Ahora que Tenerife, como otras islas del archipiélago, como La Palma, La Gomera, como Gran Canaria, por nombrar las más próximas de las zonas isleñas golpeadas en el pasado y también en el pasado reciente del fuego, me acordé de aquella bella ocurrencia de Unamuno. Él le paso nombre a la isla nombrando sus pueblos, recordándolos como si fueran parte de un poema mayor, que en este caso se llama Fuerteventura. Ahora esos versos de don Miguel atraen los propios nombres, los nombres propios, de la zona por la que el fuego se ha ido subiendo a la garganta seca de los canarios, de Tenerife, del norte y del sur, de las islas Canarias, donde el fuego se sube a lomos de nubes heridas y afecta a quienes más cerca están del drama y se lanza a través de las tierras resecas al corazón de cada una de las localidades de la isla y del Archipiélago.

Aun en los tiempos en que las comunicaciones entre las islas dependían de barquitos lunares, que nos llevaban durante noches enteras de una isla a otra, la respiración insular llegaba, herida o alegre, a cualquier parte de nuestros mundos, desde Garajonay a Tejeda, desde Tamaimo a Las Breñas, desde Tiscamanita a Puertito de la Cruz o a Cofete. A Lobos, a la reinaugurada Isla de la Graciosa, a mi Puerto de la Cruz. Nada ha ocurrido nunca en el corazón de una isla, como pasa ahora en el profundo norte de Tenerife, que no haya afectado a la sangre asustada del resto del Archipiélago, y esta sensación de hermandad, de compasión, o de alegría común, domina ya el modo de ser, político, social, educativo, solidario de las ocho islas, y de sus islotes, a los que se suman, en el mundo entero, los emigrantes que nunca hemos dejado de ir y de venir.       

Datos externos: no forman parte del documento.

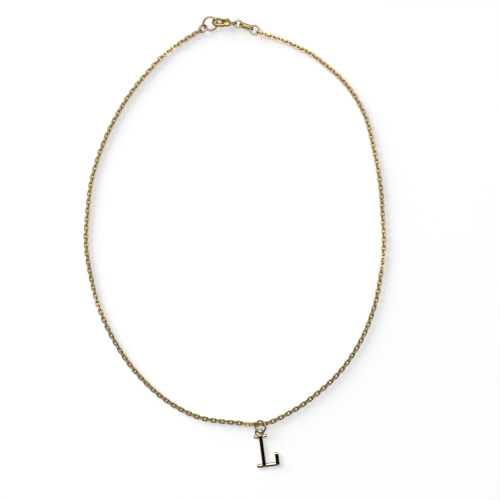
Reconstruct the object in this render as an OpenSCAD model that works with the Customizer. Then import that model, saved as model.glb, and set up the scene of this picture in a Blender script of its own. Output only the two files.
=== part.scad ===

El fuego, todos los fuegos, que ahora han desplazado a personas cuyo susto es el susto universal de los canarios, tiene nombres propios que quizá algún poeta isleño podría juntar, como hizo Unamuno, para rendir homenaje a los que ahora sufren en primer término esta destrucción de aire que es el incendio.

Lo escribí esta mañana, en mi cuaderno, como si estuviera deletreando una lección de mis primeros años de la escuela, y ésta me fuera obligada para ser imborrable, como la luz de dentro de un dolor: Arafo, por donde empezó la tragedia, un país de música y canción, Candelaria, el centro del alma isleña, Arafo, más música aún, El Rosario, La Orotava (el Valle de Humboldt, amenazado también en su balcón centenario), Santa Úrsula, donde mi padre nos ponía a pisar la uva como si allí, debajo de la viña, él tuviera un tesoro de vino y brisa, La Victoria, El Sauzal (ese mar que parece quieto como una alfombra de flores azules), Tacoronte, donde Óscar Domínguez vio primera vez el verde, o el negro, de sus cuadros, o Benijos, que siempre fue para mi como el destino en el que empezaba la sombra del Teide a ser parte del territorio desconocido.

Ahora todo eso ha sido, es, lugar de los fuegos. En un tiempo los fuegos, en los barrios, en los pueblos, en las ciudades, eran el centro de la fiesta, la celebración que incluía no sólo la pirotecnia sino también el corazón ardiente de los sitios; un día ese fuego vertical, irreparable, mató con su rueda infernal a mi amigo Mario, que era un chiquillo que, como todos nosotros, se ocultaba para correr desnudos por las huertas. Cualquier nombre propio, cualquier fuego, cualquier ladera de las que ahora se queman, todos los fuegos, el fuego que cae sobre Tenerife, y que tanto duele en el corazón ubicuo de Canarias, tiene que ver con nuestra memoria de las lágrimas.

Esa geografía del fuego, desde Arafo a Benijos, llega a mis dedos y a esta tecla y a mi escritura como la parte de abrazo que, hasta dormidos, tenemos siempre dispuestos para dar la mano al que sufre, en lo alto del valle, o en cualquier sitio, el incendio, el horror de quedarse sin casa o sin porvenir o sin luz eléctrica o sin hacienda o sin respiración o alegría. Desde ese corazón que compartimos, ánimo a los valles y a los sitios, y al corazón multiplicado de los que sufren el sonido y el desafecto terrible de la fogalera.